En ce qui concerne les mesures d'accompagnement pour le développement à l'export, l'implication des banques dans la période correspondant au préfinancement ou au délai de paiement doit être évoquée. En ce qui me concerne, je n'ai pas de problème de délai de paiement, car je suis payée cash. En revanche, il est plus compliqué de faire financer la période de fabrication d'un produit, qui demande plusieurs mois de travail. C'est sur cette période qu'il est difficile de trouver des fonds de roulement, pourtant indispensables à la préfabrication du stock, en particulier pour les petites sociétés.

J'ai vu sur les sites internet des organismes publics d'aide à l'export qu'un accompagnement personnalisé était prévu en matière d'internationalisation. Je ne l'ai pas encore constaté.

Par ailleurs, les douanes nous demandent de faire, tous les mois, une déclaration des ventes que nous réalisons pour l'Union européenne, à des fins statistiques. Cela représente un temps et une contrainte pour les petites sociétés, d'autant plus qu'il faut entrer toutes les informations manuellement. Nous n'y pensons pas toujours. Il faudrait trouver un moyen d'alléger cette contrainte, en rendant la déclaration trimestrielle, ou annuelle.

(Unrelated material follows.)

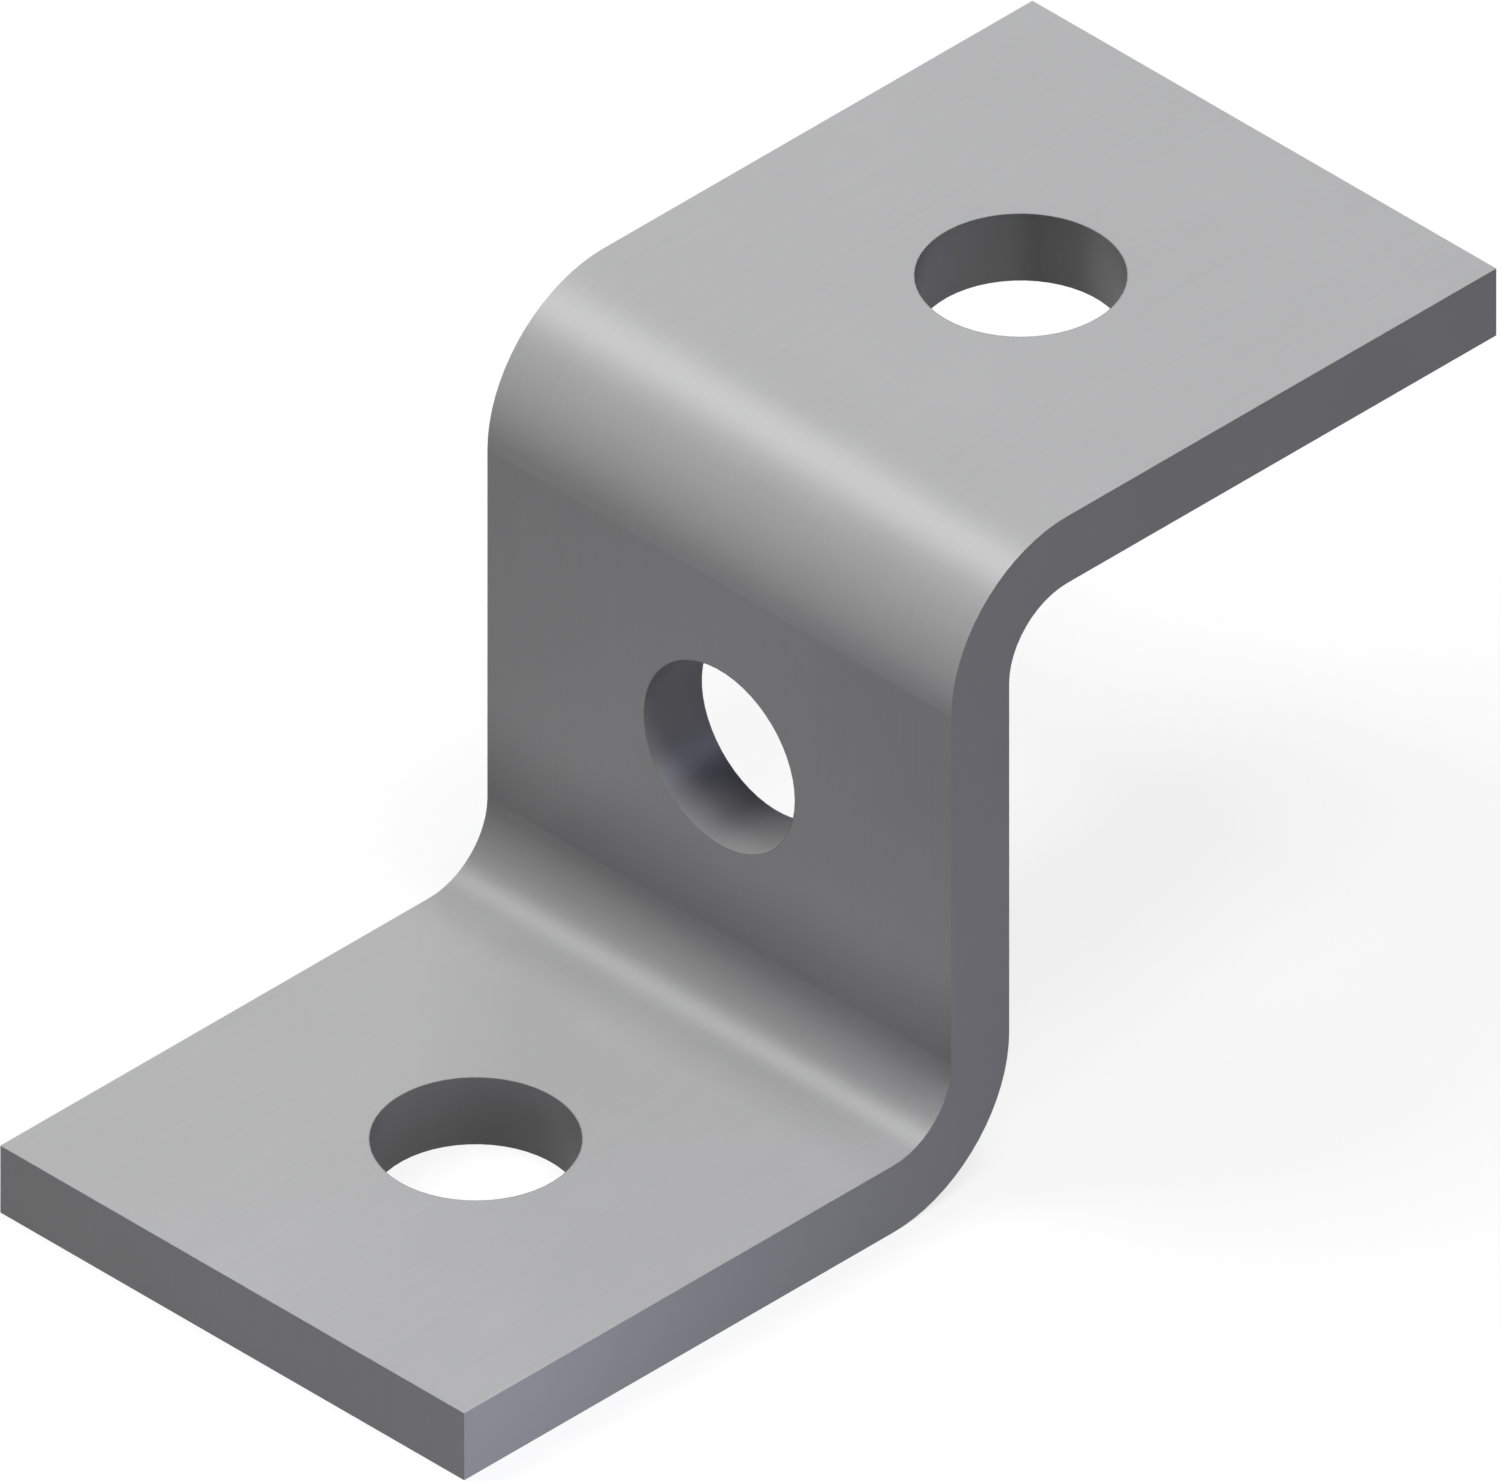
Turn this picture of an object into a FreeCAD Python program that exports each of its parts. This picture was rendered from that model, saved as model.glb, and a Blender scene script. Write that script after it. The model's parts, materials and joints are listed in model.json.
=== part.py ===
import FreeCAD, Part
import enum
import math
import os
import Sketcher

# Z-shaped splice bracket for steel strut channel, folded from one strip.
#
# A length of flat steel has three clearance holes punched in it and is then folded twice by a
# quarter turn, first one way and then the other. The foot is bolted down beside a 41 mm channel,
# the web stands against the channel's side, and the head lies over the channel's back.
#
# Frame: the origin is on the axis of the foot's hole, at the foot's underside. +X runs from the
# foot towards the head, +Y across the strip and +Z up. All sizes are in millimetres.

NODE = "z_bracket"

# Alias, value and meaning of each driving size.
SIZES = [
    ("strip_width", 40, "width of the flat strip, along Y"),
    ("strip_thickness", 5, "gauge of the flat strip"),
    ("seat_rise", 41, "head's underside over foot's underside: the channel's height"),
    ("foot_length", 47, "foot's tip to the back of the web"),
    ("head_length", 47, "front of the web to the head's tip"),
    ("fold_radius", 5, "inside radius of both folds"),
    ("bolt_diameter", 12, "thread of the bolts, M12"),
    ("bolt_clearance", 1, "how much wider than the bolts the holes are"),
    ("foot_hole_margin", 21, "foot's tip to the middle of its hole"),
    ("head_hole_margin", 21, "head's tip to the middle of its hole"),
]

HOLE_DIAMETER = "Sizes.bolt_diameter + Sizes.bolt_clearance"

# The head's hole is set out from the head's own tip, and the foot's hole is the origin.
HEAD_HOLE_X = (
    "Sizes.foot_length - Sizes.foot_hole_margin - Sizes.strip_thickness"
    " + Sizes.head_length - Sizes.head_hole_margin"
)

# Halfway up the bracket, so that the bracket is the same turned end for end.
WEB_HOLE_HEIGHT = "(Sizes.seat_rise + Sizes.strip_thickness) / 2"


class Spot(enum.IntEnum):
    """The sketcher's numbers for the points of a line or arc."""

    START = 1
    END = 2
    CENTRE = 3


class Axis(enum.IntEnum):
    """The sketcher's numbers for a sketch's own axes, which cross at its origin."""

    HORIZONTAL = -1
    VERTICAL = -2


ORIGIN = (Axis.HORIZONTAL, Spot.START)


def make_sheet(doc):
    """The driving sizes, one to a row: name, value, meaning."""
    sheet = doc.addObject("Spreadsheet::Sheet", "Sizes")
    for row, (alias, value, meaning) in enumerate(SIZES, start=1):
        sheet.set(f"A{row}", alias)
        sheet.set(f"B{row}", str(value))
        sheet.set(f"C{row}", meaning)
        sheet.setAlias(f"B{row}", alias)
    doc.recompute()
    return sheet


def sketch_on(body, plane_role, name):
    """A new sketch on one of the body's own origin planes."""
    sketch = body.newObject("Sketcher::SketchObject", name)
    plane = next(item for item in body.Origin.OriginFeatures if item.Role == plane_role)
    sketch.AttachmentSupport = [(plane, "")]
    sketch.MapMode = "FlatFace"
    return sketch


def add_dimension(sketch, name, constraint, formula):
    """Adds a named dimension to a sketch and binds it to the sheet."""
    index = sketch.addConstraint(constraint)
    sketch.renameConstraint(index, name)
    sketch.setExpression(f"Constraints.{name}", formula)


def draw_section(sketch, sheet):
    """The folded strip seen edge-on, as one closed outline in X and Z.

    The outline runs along the underside from the foot's tip to the head's tip, and back over the
    top. The two arcs of a fold share a centre, so the strip keeps its gauge round the fold.
    """
    gauge = sheet.strip_thickness
    seat = sheet.seat_rise
    inside = sheet.fold_radius
    outside = inside + gauge
    foot_tip = -sheet.foot_hole_margin
    back_x = foot_tip + sheet.foot_length
    front_x = back_x - gauge
    head_tip = front_x + sheet.head_length
    low_centre = FreeCAD.Vector(front_x - inside, outside, 0)
    high_centre = FreeCAD.Vector(back_x + inside, seat - inside, 0)

    def line(x0, z0, x1, z1):
        ends = FreeCAD.Vector(x0, z0, 0), FreeCAD.Vector(x1, z1, 0)
        return sketch.addGeometry(Part.LineSegment(*ends))

    def arc(centre, radius, first_degrees, last_degrees):
        circle = Part.Circle(centre, FreeCAD.Vector(0, 0, 1), radius)
        ends = math.radians(first_degrees), math.radians(last_degrees)
        return sketch.addGeometry(Part.ArcOfCircle(circle, *ends))

    foot_seat = line(foot_tip, 0, low_centre.x, 0)
    low_outside = arc(low_centre, outside, -90, 0)
    web_back = line(back_x, low_centre.y, back_x, high_centre.y)
    high_inside = arc(high_centre, inside, 90, 180)
    head_seat = line(high_centre.x, seat, head_tip, seat)
    head_end = line(head_tip, seat, head_tip, seat + gauge)
    head_top = line(head_tip, seat + gauge, high_centre.x, seat + gauge)
    high_outside = arc(high_centre, outside, 90, 180)
    web_front = line(front_x, high_centre.y, front_x, low_centre.y)
    low_inside = arc(low_centre, inside, -90, 0)
    foot_top = line(low_centre.x, gauge, foot_tip, gauge)
    foot_end = line(foot_tip, gauge, foot_tip, 0)

    for flat in (foot_seat, head_seat, head_top, foot_top):
        sketch.addConstraint(Sketcher.Constraint("Horizontal", flat))
    for upright in (web_back, head_end, web_front, foot_end):
        sketch.addConstraint(Sketcher.Constraint("Vertical", upright))

    # Square corners where the strip was cut off.
    for first, second in (
        (head_seat, head_end),
        (head_end, head_top),
        (foot_top, foot_end),
        (foot_end, foot_seat),
    ):
        sketch.addConstraint(Sketcher.Constraint("Coincident", first, Spot.END, second, Spot.START))

    # The folds run smoothly into the flats on both sides.
    for flat, flat_point, fold, fold_point in (
        (foot_seat, Spot.END, low_outside, Spot.START),
        (web_back, Spot.START, low_outside, Spot.END),
        (web_back, Spot.END, high_inside, Spot.END),
        (head_seat, Spot.START, high_inside, Spot.START),
        (head_top, Spot.END, high_outside, Spot.START),
        (web_front, Spot.START, high_outside, Spot.END),
        (web_front, Spot.END, low_inside, Spot.END),
        (foot_top, Spot.START, low_inside, Spot.START),
    ):
        tangent = Sketcher.Constraint("Tangent", flat, flat_point, fold, fold_point)
        sketch.addConstraint(tangent)
    for inner, outer in ((low_inside, low_outside), (high_inside, high_outside)):
        sketch.addConstraint(Sketcher.Constraint("Coincident", inner, Spot.CENTRE, outer, Spot.CENTRE))
    sketch.addConstraint(Sketcher.Constraint("Equal", low_inside, high_inside))

    # The foot's underside lies on the X axis, and its hole will be over the origin.
    seated = Sketcher.Constraint("PointOnObject", foot_seat, Spot.START, Axis.HORIZONTAL)
    sketch.addConstraint(seated)

    # Each driving size, with the two points that it lies between and its value in the drawing.
    for direction, first, second, value, size in (
        ("DistanceX", (foot_seat, Spot.START), ORIGIN, -foot_tip, "foot_hole_margin"),
        ("DistanceX", (foot_seat, Spot.START), (web_back, Spot.START), back_x - foot_tip, "foot_length"),
        ("DistanceX", (web_front, Spot.START), (head_seat, Spot.END), head_tip - front_x, "head_length"),
        ("DistanceY", (foot_seat, Spot.START), (head_seat, Spot.END), seat, "seat_rise"),
        ("DistanceY", (foot_end, Spot.END), (foot_end, Spot.START), gauge, "strip_thickness"),
    ):
        constraint = Sketcher.Constraint(direction, *first, *second, value)
        add_dimension(sketch, size, constraint, f"Sizes.{size}")
    radius = Sketcher.Constraint("Radius", low_inside, inside)
    add_dimension(sketch, "fold_radius", radius, "Sizes.fold_radius")


def mark_hole(sketch, name, direction, formula):
    """The middle of a hole, on the sketch's axis that runs in the given direction."""
    axis = Axis.HORIZONTAL if direction == "DistanceX" else Axis.VERTICAL
    point = sketch.addGeometry(Part.Point(FreeCAD.Vector(1, 1, 0)))
    sketch.addConstraint(Sketcher.Constraint("PointOnObject", point, Spot.START, axis))
    distance = Sketcher.Constraint(direction, *ORIGIN, point, Spot.START, 1)
    add_dimension(sketch, name, distance, formula)


def punch(doc, body, centres, name):
    """Clearance holes at a sketch's points, right through the wall that the sketch faces."""
    before = body.Shape.Volume
    holes = body.newObject("PartDesign::Hole", name)
    holes.Profile = centres
    holes.DepthType = "ThroughAll"
    holes.Reversed = True
    holes.setExpression("Diameter", HOLE_DIAMETER)
    doc.recompute()
    if not body.Shape.Volume < before:
        raise RuntimeError(f"{name} cut nothing")


def make_bracket(doc, sheet):
    """The strip, folded to its section, and its three holes."""
    body = doc.addObject("PartDesign::Body", NODE)
    body.Label = NODE

    section = sketch_on(body, "XZ_Plane", "folded_section")
    draw_section(section, sheet)
    strip = body.newObject("PartDesign::Pad", "folded_strip")
    strip.Profile = section
    strip.SideType = "Symmetric"
    strip.setExpression("Length", "Sizes.strip_width")
    doc.recompute()

    seat_centres = sketch_on(body, "XY_Plane", "seat_hole_centres")
    foot_centre = seat_centres.addGeometry(Part.Point(FreeCAD.Vector(0, 0, 0)))
    over_origin = Sketcher.Constraint("Coincident", foot_centre, Spot.START, *ORIGIN)
    seat_centres.addConstraint(over_origin)
    mark_hole(seat_centres, "head_hole_x", "DistanceX", HEAD_HOLE_X)
    doc.recompute()
    punch(doc, body, seat_centres, "seat_holes")

    web_centre = sketch_on(body, "YZ_Plane", "web_hole_centre")
    mark_hole(web_centre, "web_hole_height", "DistanceY", WEB_HOLE_HEIGHT)
    doc.recompute()
    punch(doc, body, web_centre, "web_hole")
    return body


def check(doc, bodies):
    """Stops on anything that failed to build, before a file is written."""
    for item in doc.Objects:
        if {"Invalid", "Error"} & set(item.State):
            raise RuntimeError(f"{item.Name} failed: {item.State}")
    for sketch in doc.findObjects("Sketcher::SketchObject"):
        if not sketch.FullyConstrained:
            raise RuntimeError(f"{sketch.Name} isn't fully constrained")
    for body in bodies:
        if body.Shape.isNull() or not body.Shape.isValid():
            raise RuntimeError(f"{body.Label} has no valid shape")


def main():
    doc = FreeCAD.newDocument("splice_bracket")
    bodies = [make_bracket(doc, make_sheet(doc))]
    check(doc, bodies)

    os.makedirs("parts", exist_ok=True)
    for body in bodies:
        body.Shape.exportStep(f"parts/{body.Label}.step")
        print(body.Label, f"{body.Shape.Volume:.1f} mm3", body.Shape.BoundBox)


main()
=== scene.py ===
import json
import math

import bpy
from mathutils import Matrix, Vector


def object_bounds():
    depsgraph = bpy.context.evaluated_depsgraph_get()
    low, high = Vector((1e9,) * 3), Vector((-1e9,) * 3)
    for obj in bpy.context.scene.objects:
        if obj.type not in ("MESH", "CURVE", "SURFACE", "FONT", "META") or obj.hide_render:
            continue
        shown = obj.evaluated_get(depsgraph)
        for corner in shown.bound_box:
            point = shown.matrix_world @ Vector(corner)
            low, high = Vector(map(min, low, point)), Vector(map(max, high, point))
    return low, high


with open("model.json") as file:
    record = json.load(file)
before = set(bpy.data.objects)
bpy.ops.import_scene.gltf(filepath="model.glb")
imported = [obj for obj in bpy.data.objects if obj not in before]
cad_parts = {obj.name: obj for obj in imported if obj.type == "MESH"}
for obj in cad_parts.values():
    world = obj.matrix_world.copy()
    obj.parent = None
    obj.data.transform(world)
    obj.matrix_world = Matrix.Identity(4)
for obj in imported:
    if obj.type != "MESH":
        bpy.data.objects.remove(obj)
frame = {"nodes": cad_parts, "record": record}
cad_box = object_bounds()


# The bracket.
# One strip of 5 mm flat steel, cut off square at both ends, with three punched holes and two folds.
# It is zinc-plated after the folding, which gives one satin skin to the faces, the cut edges and
# the walls of the holes alike.

MILLIMETRE = 0.001

bracket = frame["nodes"]["z_bracket"]
mounts = {mount["name"]: mount for mount in frame["record"]["mounts"]}

# The folds are fine facets. Smooth shading joins them, weighted by area so that the flats beside
# them stay flat, and the strip's square edges stay sharp.
SHARP_ANGLE = math.radians(40)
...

Enfin, ma dernière remarque concerne le coût de l'accès à l'information. Pour aller à l'export, il nous faut de l'information détaillée sur un marché, en fonction des pays et des secteurs. En matière de cosmétique, nous avons besoin, par exemple, de connaître avec précision le cadre réglementaire. Toutes ces informations, qui sont nécessaires à la préparation de notre stratégie, sont payantes. Je suis adhérente à une fédération de cosmétique, mais je dois payer pour avoir une information, un certificat… Cela représente un coût significatif. Il faudrait garantir l'accès à des informations qualifiées, de façon simple et gratuite – au moins jusqu'à un certain niveau, et à titre consultatif – pour préparer une stratégie et inciter les entreprises à aller à l'export.